Akibat dampak korona, pertumbuhan ekonomi Indonesia pada kuartal I di bawah 3 persen, dan ada kekhawatiran negatif pada triwulan II. Per 12 Mei 2020, pekerja yang terkena pemutusan hubungan kerja (PHK) sudah 1,72 juta orang. Virus korona menghapus berbagai capaian selama ini, termasuk angka kemiskinan dan Indeks Pembangunan Manusia.
Kebijakan karantina wilayah dan terhentinya kegiatan ekonomi komersial akibat pandemi melumpuhkan hampir semua sendi ekonomi sebagian besar negara, dengan efek seketika berupa pemburukan signifikan nyaris semua indikator ekonomi dalam skala yang belum pernah ada presedennya. Termasuk kontraksi pertumbuhan, lonjakan angka pengangguran dan kemiskinan, serta membengkaknya utang.

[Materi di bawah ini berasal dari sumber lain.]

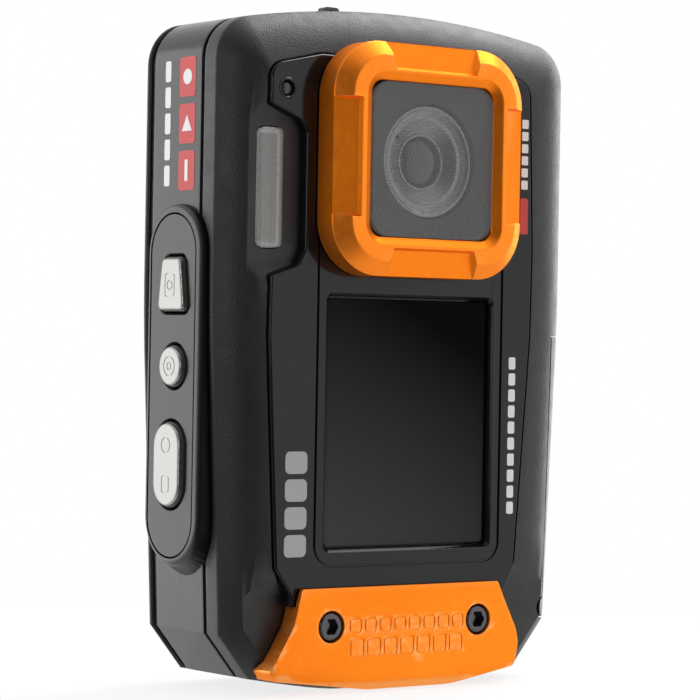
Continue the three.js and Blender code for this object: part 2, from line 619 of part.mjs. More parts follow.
// It lies GAP off the case and is PLATE_PROUD - GAP thick.
function endPlate() {
  const { z, counterbore } = PLATE_SCREW;
  const under = cut(
    bodySolid(FRONT_SEAM + 1, FRONT_PROFILE, { grow: GAP }),
    ...footScoops(GAP).map((scoop) => cut(scoop, slabY(INLAY_OUTLINE, -FAR, 0))),
  );
  const shell = cut(bodySolid(FRONT_SEAM - 1, FRONT_PROFILE, { grow: PLATE_PROUD }), under);
  return cut(
    shell.intersect(slabY(END_PLATE_OUTLINE, -FAR, PLATE_FOOT)),
    ...PLATE_SCREWS.map((x) => rodY(x, z, counterbore, -FAR, 0, 20)),
  );
}

function plateScrew(x) {
  const { z, head, shank, socket, top, socketFloor, seat, tip } = PLATE_SCREW;
  return cut(
    join(rodY(x, z, head, top, seat, 20), rodY(x, z, shank, seat - 0.1, tip, 12)),
    rodY(x, z, socket, -FAR, socketFloor, 6),
  );
}

function addEndPlate() {
  add('end_plate', endPlate(), ORANGE);
  add('end_plate_screw_left', plateScrew(PLATE_SCREWS[0]), DARK_METAL);
  add('end_plate_screw_right', plateScrew(PLATE_SCREWS[1]), DARK_METAL);
}

// ---------------------------------------------------------------- button pod

function podButton(points) {
  const cap = slabX(points, BUTTON_TOP, BUTTON_FLANGE.inner, { chamfer: 0.25 });
  const flange = slabX(points, BUTTON_FLANGE.outer, BUTTON_FLANGE.inner, { grow: BUTTON_FLANGE.grow });
  return join(cap, flange);
}

function podPanel(buttonOutlines) {
  const { y0, y1, z0, z1, inner, radius } = PANEL;
  const holes = buttonOutlines.map((points) => slabX(points, -FAR, 0, { grow: BUTTON_ROOM }));
  return cut(slabX(rectangle(y0, y1, z0, z1, radius, 5), POD.x, inner), ...holes);
}

function addPod() {
  const power = circle(POWER_CENTRE.y, POWER_CENTRE.z, POWER_CENTRE.radius, 20);
  const { y0, y1, z0, z1 } = PANEL;
  const sheet = rectangle(y0 + 0.4, y1 - 0.4, z0 + 0.9, z1 - 0.9, 5.3, 4);
  add('pod_panel', podPanel([SHUTTER_OUTLINE, power, MODE_OUTLINE]), BAND_GREY);
  add('shutter_button', podButton(SHUTTER_OUTLINE), SILVER);
  add('power_button', podButton(power), SILVER);
  add('mode_button', podButton(MODE_OUTLINE), SILVER);
  add('key_membrane', slabX(sheet, MEMBRANE.x0, MEMBRANE.x1), RUBBER);
  add('key_board', slabX(sheet, KEY_BOARD.x0, KEY_BOARD.x1), BOARD_GREEN);
}

// ---------------------------------------------------------------- door on the +X side

// A square ring in the door's (y, z) plane: the seal, or with a margin the groove that holds it.
function sealFrame(x0, x1, margin) {
  const { y0, y1, z0, z1, width } = SEAL;
  const inner = width + margin;
  return cut(
    block(x0, x1, y0 - margin, y1 + margin, z0 - margin, z1 + margin),
    block(0, FAR, y0 + inner, y1 - inner, z0 + inner, z1 - inner),
  );
}

function batteryDoor() {
  const { x, z, y0, y1, barrel, pin } = HINGE;
  const { floor, travel } = LATCH;
  const caseSolid = join(
    bodySolid(FRONT_SEAM, FRONT_PROFILE),
    slabY(bodyOutline(0), FRONT_SEAM - 0.1, DOOR.y1),
  );
  const slab = caseSolid.intersect(block(DOOR.x, FAR, -FAR, DOOR.y1, DOOR.z0, DOOR.z1));
  return cut(
    join(slab, rodY(x, z, barrel, -FAR, y1, 20).intersect(caseSolid)),
    rodY(x, z, pin + GAP, y0 - 1, FAR, 12),
    block(floor, FAR, LATCH.y0 - GAP, LATCH.y1 + GAP, LATCH.z0 - GAP, LATCH.z1 + travel + GAP),
    sealFrame(0, DOOR.x + 0.9, GAP),
  );
}

function doorLatch() {
  const { y0, y1, z0, z1, floor, top } = LATCH;
  const { first, pitch, count, half, depth } = LATCH_RIB;
  const grooves = Array.from({ length: count }, (_, i) => {
    const z = (z0 + z1) / 2 + first + i * pitch;
    return block(top - depth, FAR, y0 - 1, y1 + 1, z - half, z + half);
  });
  return cut(slabX(rectangle(y0, y1, z0, z1, 0.8, 2), floor + GAP, top), ...grooves);
}

// An opening through to +X that leaves a margin round a box.
function opening({ y0, y1, z0, z1 }, margin) {
  return block(0, FAR, y0 - margin, y1 + margin, z0 - margin, z1 + margin);
}

function portFrame() {
  return cut(
    solidOf(PORT_FRAME),
    rodY(HINGE.x, HINGE.z, HINGE.room, -FAR, FAR, 16),
    opening(BATTERY, SLEEVE_CLEAR.battery),
    opening(CARD, SLEEVE_CLEAR.battery),
    opening(USB, GAP),
  );
}

function addDoor() {
  const pinStart = HINGE.y0 - HINGE.pinReach;
  const pinEnd = HINGE.y1 + HINGE.pinReach;
  add('battery_door', batteryDoor(), GRAIN_BLACK);
  add('door_seal', sealFrame(DOOR.x - 0.25, DOOR.x + 0.6, 0), RUBBER);
  add('door_latch', doorLatch(), KEY_BLACK);
  add('door_hinge_pin', rodY(HINGE.x, HINGE.z, HINGE.pin, pinStart, pinEnd, 12), STEEL);
  add('port_frame', portFrame(), INNER_PLASTIC);
}

// ---------------------------------------------------------------- battery, card and boards

// A sleeve open towards +X, with a wall and a clearance round the box it holds.
function sleeve(box, wall, clear, x0) {
  const { y0, y1, z0, z1 } = box;
  const out = wall + clear;
  return cut(
    block(x0, SLEEVE_END, y0 - out, y1 + out, z0 - out, z1 + out),
    block(box.x0 - clear, FAR, y0 - clear, y1 + clear, z0 - clear, z1 + clear),
  );
}

function usbSocket() {
  const { x0, y0, y1, z0, z1 } = USB;
  return cut(solidOf(USB), block(x0 + 1.5, FAR, y0 + 0.4, y1 - 0.4, z0 + 0.4, z1 - 0.4));
}

function addInside() {
  const { battery: batteryClear, card: cardClear } = SLEEVE_CLEAR;
  add('battery', solidOf(BATTERY), CELL_GREY);
  add('battery_holder', sleeve(BATTERY, 0.9, batteryClear, -19.2), INNER_PLASTIC);
  add('memory_card', solidOf(CARD), KEY_BLACK);
  add('card_socket', sleeve(CARD, 0.6, cardClear, -5.2), STEEL);
  add('usb_socket', usbSocket(), STEEL);
  add('main_board', solidOf(MAIN_BOARD), BOARD_GREEN);
  add('flash_capacitor', postOf(CAPACITOR), CELL_GREY);
  add('speaker', discOf(SPEAKER, 20), INNER_PLASTIC);
  add('microphone', discOf(MICROPHONE, 12), STEEL);
}

// ---------------------------------------------------------------- back

function rearKey(points) {
  const { top, foot, flange, grow, chamfer } = REAR_KEY;
  return join(slabY(points, foot, top, { chamfer }), slabY(points, foot, flange, { grow }));
}

// A quarter of the direction ring, centred on a heading from the middle of the pad.
function navQuarter(heading) {
  const { x, z, inner, outer, halfAngle } = NAV;
  const half = THREE.MathUtils.degToRad(halfAngle);
  const from = heading - half;
  const to = heading + half;
  const shape = new THREE.Shape();
  shape.absarc(x, z, outer, from, to, false);
  shape.absarc(x, z, inner, to, from, true);
  return shape.getPoints(5);
}

function addBack() {
  const { x, radius, menuZ, playZ } = ROUND_KEYS;
  const quarter = Math.PI / 2;
  add('rear_lcd_window', slabY(centredRectangle(REAR_LCD, 3), 14.6, 15.35), TINTED);
  add('rear_lcd_module', slabY(centredRectangle(REAR_MODULE), 10.6, 13.5), STEEL);
  add('right_key', rearKey(navQuarter(0)), KEY_BLACK);
  add('up_key', rearKey(navQuarter(quarter)), KEY_BLACK);
  add('left_key', rearKey(navQuarter(2 * quarter)), KEY_BLACK);
  add('down_key', rearKey(navQuarter(3 * quarter)), KEY_BLACK);
  add('ok_key', rearKey(circle(NAV.x, NAV.z, NAV.ok, 20)), KEY_BLACK);
  add('menu_key', rearKey(circle(x, menuZ, radius, 20)), KEY_BLACK);
  add('play_key', rearKey(circle(x, playZ, radius, 20)), KEY_BLACK);
  add('rear_key_board', solidOf(REAR_KEY_BOARD), BOARD_GREEN);
}

// ---------------------------------------------------------------- tripod nut and strap lug

function tripodNut() {
  const { y, z, hole, outer, x0, holeEnd } = TRIPOD;
  return cut(rodX(y, z, outer, x0, HALF_WIDTH - 0.1), rodX(y, z, hole, holeEnd, FAR, 20));
}

function strapLug() {
  const { x, y, halfX, halfY, foot, top, eyeZ, eye } = STRAP_LUG;
  const plate = slabY(rectangle(x - halfX, x + halfX, foot, top, 0.6, 2), y - halfY, y + halfY);
  return cut(plate, rodY(x, eyeZ, eye, -FAR, FAR, 10));
}

addCase();
addLens();
addFrontFittings();
addEndPlate();
addPod();
addDoor();
addInside();
addBack();
add('tripod_nut', tripodNut(), BRASS);
add('strap_lug', strapLug(), STEEL);

export default camera;
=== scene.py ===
import bpy
import bmesh
import math
from contextlib import contextmanager
from mathutils import Matrix, Vector


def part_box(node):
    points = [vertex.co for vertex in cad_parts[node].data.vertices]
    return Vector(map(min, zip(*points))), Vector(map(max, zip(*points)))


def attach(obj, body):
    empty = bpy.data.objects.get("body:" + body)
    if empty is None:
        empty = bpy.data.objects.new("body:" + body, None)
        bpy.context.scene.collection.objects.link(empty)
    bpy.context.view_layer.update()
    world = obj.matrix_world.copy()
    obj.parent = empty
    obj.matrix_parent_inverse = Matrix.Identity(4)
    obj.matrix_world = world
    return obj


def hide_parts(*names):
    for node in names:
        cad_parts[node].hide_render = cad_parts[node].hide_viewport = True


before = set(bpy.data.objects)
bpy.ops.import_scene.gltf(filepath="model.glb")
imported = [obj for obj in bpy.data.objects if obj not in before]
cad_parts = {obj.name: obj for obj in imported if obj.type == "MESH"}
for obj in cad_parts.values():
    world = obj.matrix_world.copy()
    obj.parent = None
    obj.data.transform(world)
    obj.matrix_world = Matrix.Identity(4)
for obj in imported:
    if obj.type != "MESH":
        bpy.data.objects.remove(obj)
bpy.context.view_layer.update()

# The camera stands on its grip end: +Z is its length, -Y the lens side, -X the shutter side.
# Sizes below are in millimetres; MM turns them into the frame's metres.
MM = 0.001
GAP = 0.3
FAR = 60

# ---- driving dimensions

HALF_WIDTH = 33.4
HEIGHT = 102.7
SHOULDER_Z = 99.6
SHOULDER_RADIUS = 6.6
SHOULDER_RISE = 1.0
HIP_Z = 62
WAIST = (32.9, 45.4)
FOOT = (31.3, 9.1)
CHAMFER = (25.7, 2.3)
REST_HALF = 9
BOTTOM_CONTROL_X = 12.9

FRONT = -10.0
SHELL_FRONT = -9.75
FRONT_SEAM = -1.7
REAR_SEAM = 12.4
REAR = 15.5

BARREL_BORE = 8.9
LAMP_BORE = 1.25
SCREEN_WELL = (31.3, 37.8)
SCREEN_WELL_RADIUS = 0.8
EDGE_SLOPE = 0.36                # how fast the foot's corner climbs as the outline is drawn in
CHAMFER_SLOPE = 0.47

# The battery door: where its room and its own skin start, and the pin that it turns on
DOOR_ROOM_X = 29.3
DOOR_X = 29.6
DOOR_ROOM_Z = (9.1, 54.0)
DOOR_Z = (10.8, 53.86)
DOOR_BACK = 10.6
DOOR_ROOM_BACK = 10.9
HINGE = (29.8, 11.0)
HINGE_ROOM = 1.9
KNUCKLE_RADIUS = 1.5

# The four-way key on the back
NAV_ROOM = 9.5
NAV_OUTER = 9.2
NAV_INNER = 4.8
OK_RADIUS = 3.6
ROUND_KEY_ROOM = 2.9
ROUND_KEY_RADIUS = 2.6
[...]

Tak semua negara mempunyai kapasitas fiskal untuk mendanai stimulus. Dana Moneter Internasional (IMF) dibanjiri permintaan dana talangan dari negara yang paling terpukul dampak Covid-19. The Economist Intelligence Unit memprediksi, krisis utang akibat membengkaknya utang negara untuk pembiayaan stimulus berpotensi memicu resesi gelombang kedua, setelah resesi sekarang ini.